1. Court is not the only option – Alternative dispute resolution (ADR), such as mediation, collaboration and arbitration, and a determination to keep things amicable will assist in achieving agreement speedily and economically. The court process tends to take longer, cost more and be more public.
While there is no “typical” farming divorce, most settle within a year. An uncontested divorce can be settled in six months. while a complex, contested divorce can easily take 18 months to two years.
See also: Protecting farming assets from divorce
2. Farming divorces are complex – The assets and resources enjoyed directly by a couple and used by their family may not be owned by them personally. A farm may have been held for generations and in diverse forms of ownership. For example, the assets and business may be held through a limited company with numerous shareholders (often other family members), or through a will trust or family partnership.
In non-farming cases, it is typically easier to establish which spouse owns what – the challenge for the farming divorce lawyer lies in working out how both spouses and the children can be provided for upon separation without forcing a sale of any of the assets.
3. Fair is not necessarily equal – Since the House of Lords case of White in 2010, an equal division of the assets and wealth accumulated during marriage is considered a fair divorce outcome.

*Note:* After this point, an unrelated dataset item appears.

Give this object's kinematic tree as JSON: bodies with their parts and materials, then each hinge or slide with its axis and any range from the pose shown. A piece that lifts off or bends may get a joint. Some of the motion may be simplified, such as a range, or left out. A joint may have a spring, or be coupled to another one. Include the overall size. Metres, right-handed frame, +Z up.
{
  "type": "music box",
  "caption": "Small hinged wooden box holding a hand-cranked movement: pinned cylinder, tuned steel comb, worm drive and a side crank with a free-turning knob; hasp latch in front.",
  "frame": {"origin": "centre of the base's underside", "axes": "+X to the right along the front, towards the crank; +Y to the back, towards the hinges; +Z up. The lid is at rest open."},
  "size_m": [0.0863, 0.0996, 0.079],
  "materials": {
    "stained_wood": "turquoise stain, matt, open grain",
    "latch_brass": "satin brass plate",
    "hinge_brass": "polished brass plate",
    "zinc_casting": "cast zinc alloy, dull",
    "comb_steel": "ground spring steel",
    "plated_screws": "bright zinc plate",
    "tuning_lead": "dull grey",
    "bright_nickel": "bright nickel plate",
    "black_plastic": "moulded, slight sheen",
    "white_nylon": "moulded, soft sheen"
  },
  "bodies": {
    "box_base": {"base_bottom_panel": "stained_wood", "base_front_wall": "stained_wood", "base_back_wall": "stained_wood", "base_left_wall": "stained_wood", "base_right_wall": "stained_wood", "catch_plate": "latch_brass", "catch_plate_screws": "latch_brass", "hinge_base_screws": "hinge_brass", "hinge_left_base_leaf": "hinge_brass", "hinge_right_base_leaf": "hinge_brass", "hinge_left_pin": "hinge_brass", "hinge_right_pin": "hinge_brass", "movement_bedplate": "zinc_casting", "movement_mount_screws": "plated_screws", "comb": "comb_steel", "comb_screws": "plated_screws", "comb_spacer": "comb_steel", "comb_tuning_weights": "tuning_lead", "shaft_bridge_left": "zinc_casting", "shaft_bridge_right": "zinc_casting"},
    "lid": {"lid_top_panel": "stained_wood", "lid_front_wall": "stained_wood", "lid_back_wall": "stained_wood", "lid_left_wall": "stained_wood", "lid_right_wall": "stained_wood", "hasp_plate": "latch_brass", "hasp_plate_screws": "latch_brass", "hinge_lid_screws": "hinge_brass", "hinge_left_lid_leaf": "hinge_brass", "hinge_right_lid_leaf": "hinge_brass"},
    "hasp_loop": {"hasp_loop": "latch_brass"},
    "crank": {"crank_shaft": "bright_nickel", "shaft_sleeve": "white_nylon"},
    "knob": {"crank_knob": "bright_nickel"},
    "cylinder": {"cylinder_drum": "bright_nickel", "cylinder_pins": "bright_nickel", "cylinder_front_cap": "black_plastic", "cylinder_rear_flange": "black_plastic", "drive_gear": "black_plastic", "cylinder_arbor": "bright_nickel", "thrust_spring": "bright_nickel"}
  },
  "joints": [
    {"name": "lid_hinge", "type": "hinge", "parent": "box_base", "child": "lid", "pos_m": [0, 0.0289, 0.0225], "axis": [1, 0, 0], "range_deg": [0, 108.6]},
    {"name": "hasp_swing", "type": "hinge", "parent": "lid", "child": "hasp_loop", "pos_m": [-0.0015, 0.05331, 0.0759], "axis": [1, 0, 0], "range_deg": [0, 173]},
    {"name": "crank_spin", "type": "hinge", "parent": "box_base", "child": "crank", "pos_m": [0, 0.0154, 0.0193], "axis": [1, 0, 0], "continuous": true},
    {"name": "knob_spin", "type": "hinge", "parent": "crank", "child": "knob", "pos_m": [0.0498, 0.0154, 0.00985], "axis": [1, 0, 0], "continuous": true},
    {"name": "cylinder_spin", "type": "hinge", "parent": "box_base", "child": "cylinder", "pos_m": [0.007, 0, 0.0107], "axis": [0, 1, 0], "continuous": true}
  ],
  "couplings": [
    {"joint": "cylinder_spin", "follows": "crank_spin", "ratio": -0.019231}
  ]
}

This may not always be achievable for farmers because of the need to preserve assets that were owned long before the marriage, but fairness still requires financial needs to be met.
Judges will bend over backwards to avoid the forced sale of assets, which might in turn threaten the viability of a farming business. For example, a judge may make an order that a spouse be paid out over a number of years.

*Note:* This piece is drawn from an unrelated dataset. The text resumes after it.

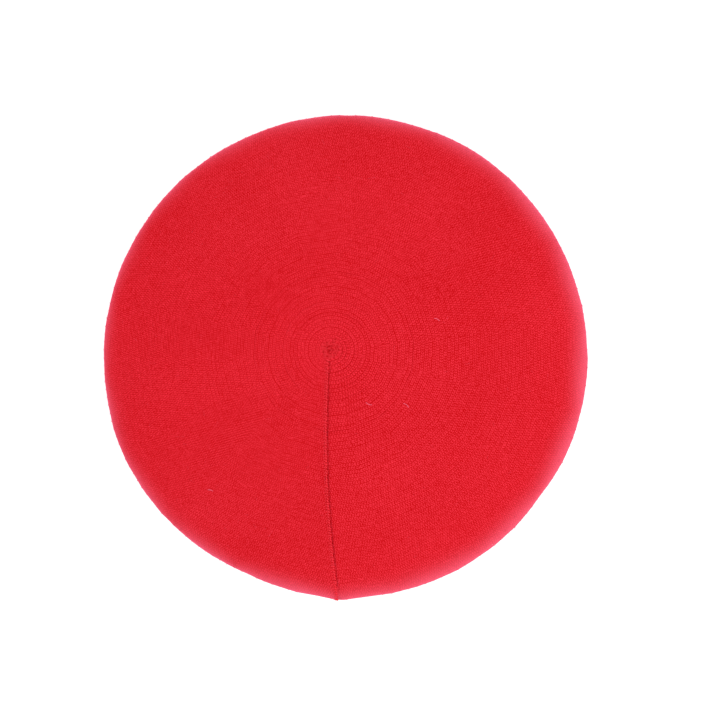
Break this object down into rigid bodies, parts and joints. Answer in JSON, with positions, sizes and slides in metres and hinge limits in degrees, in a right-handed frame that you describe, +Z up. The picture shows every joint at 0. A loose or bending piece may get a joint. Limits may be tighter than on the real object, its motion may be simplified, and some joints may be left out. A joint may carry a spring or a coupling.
{
  "type": "beret",
  "caption": "Knitted beret: wide round crown closed by one radial seam, on a doubled rib headband with an elastic inside, with a blank label hanging in the back of the band.",
  "frame": {"origin": "centre of the headband's lower fold, on the surface the beret rests on", "axes": "+Z up through the crown, +Y to the front of the hat, the radial seam at the back along -Y, +X to the wearer's right"},
  "size_m": [0.29, 0.2918, 0.0648],
  "materials": {
    "crown_knit": "fine knitted wool, softly felted",
    "rib_knit": "one by one rib knit",
    "red_thread": "matte yarn",
    "seam_yarn": "matte yarn",
    "woven_elastic": "woven elastic",
    "label_cloth": "woven satin tape"
  },
  "bodies": {
    "headband": {"headband": "rib_knit", "headband_elastic": "woven_elastic", "linking_chain": "red_thread", "band_joint_seam": "red_thread", "label_stitch_left": "red_thread", "label_stitch_right": "red_thread"},
    "crown": {"crown_top": "crown_knit", "crown_underside": "crown_knit", "centre_closing_ring": "red_thread", "centre_knot": "red_thread", "radial_seam_chain": "seam_yarn", "seam_bartack": "red_thread"},
    "label": {"care_label": "label_cloth"}
  },
  "joints": [
    {"name": "crown_tilt", "type": "hinge", "parent": "headband", "child": "crown", "pos_m": [0, 0, 0.02], "axis": [0, 1, 0], "range_deg": [-10, 10]},
    {"name": "label_flap", "type": "hinge", "parent": "headband", "child": "label", "pos_m": [0, -0.0815, 0.02], "axis": [1, 0, 0], "range_deg": [0, 110]}
  ]
}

4. Full financial disclosure – In all divorce cases both parties must give full disclosure of their respective financial positions. In a farming case, this will range from information as to how assets are held, to disclosure of the latest farming management accounts, a review of income generation and spending. Provide as much information as early as possible to advisers to avoid protracted argument and mistrust between the parties.
5. Protect and preserve – If there is a suspicion that divorce proceedings may be imminent, it may be sensible to limit overdraft facilities and put in spending limits on bank accounts and credit cards. Unilateral action, however, should be a last resort because a bank may seek to freeze a joint account if it gets wind of a divorce.

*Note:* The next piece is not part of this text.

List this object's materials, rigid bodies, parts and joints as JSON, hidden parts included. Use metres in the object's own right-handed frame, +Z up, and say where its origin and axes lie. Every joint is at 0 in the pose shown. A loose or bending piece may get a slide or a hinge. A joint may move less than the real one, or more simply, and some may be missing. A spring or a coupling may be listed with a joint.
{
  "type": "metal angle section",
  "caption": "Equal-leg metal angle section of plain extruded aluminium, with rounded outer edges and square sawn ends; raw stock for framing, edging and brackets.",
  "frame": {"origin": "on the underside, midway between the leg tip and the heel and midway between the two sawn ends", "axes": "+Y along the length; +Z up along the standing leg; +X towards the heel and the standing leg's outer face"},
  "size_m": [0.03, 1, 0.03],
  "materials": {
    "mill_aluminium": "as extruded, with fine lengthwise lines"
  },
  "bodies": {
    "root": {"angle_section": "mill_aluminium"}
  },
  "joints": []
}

6. Be tech savvy – It is unlawful to view and take another person’s private documents and information by accessing their computer (which includes tablets, iPads, phones and so on). Where use has previously been joint and unlimited, think about limiting or preventing access to computers, laptops, phones etc. Consider applying new passwords to email accounts. Also, avoid the temptation to vent emotions via social media – better still, take down all social media accounts.
7. Assemble a good team – Sound advice from professionals such as accountants, land valuers and agricultural advisers is essential. Watch out for the tax ramifications of separating/selling/dividing property to arrive at a divorce settlement, especially where land and buildings are held in light of tax advice given over a long period.
Check there are no conflicts in advisers continuing to act for one party – an accountant who has acted for a family farming partnership, for example, may continue to act for the partnership but should not act for an individual member of that partnership involved in divorce proceedings with another member of the same partnership.
8. Update your will – Consider making a holding will during divorce proceedings, especially if third parties are involved and assets are held as “joint tenants” – ie, where the interest of one party passes to the other automatically on death. Again, consider the tax planning aspects. If you have named your spouse as a beneficiary or executor in your will, these provisions will cease to have effect on divorce.
9. Keep an eye on legal costs – Divorce is expensive and generally each party pays its own costs. To keep these down, co-operate and provide as much information and paperwork as early as possible. Ask for costs estimates and ensure the right level of solicitor is working on the case. Day-to-day drafting can be done by more junior members of the team.
Ensure costs are updated monthly, or if necessary, weekly, so you know what has been done and how much it cost. You can put a cap on costs so that you are informed when a certain level is reached before more work is undertaken.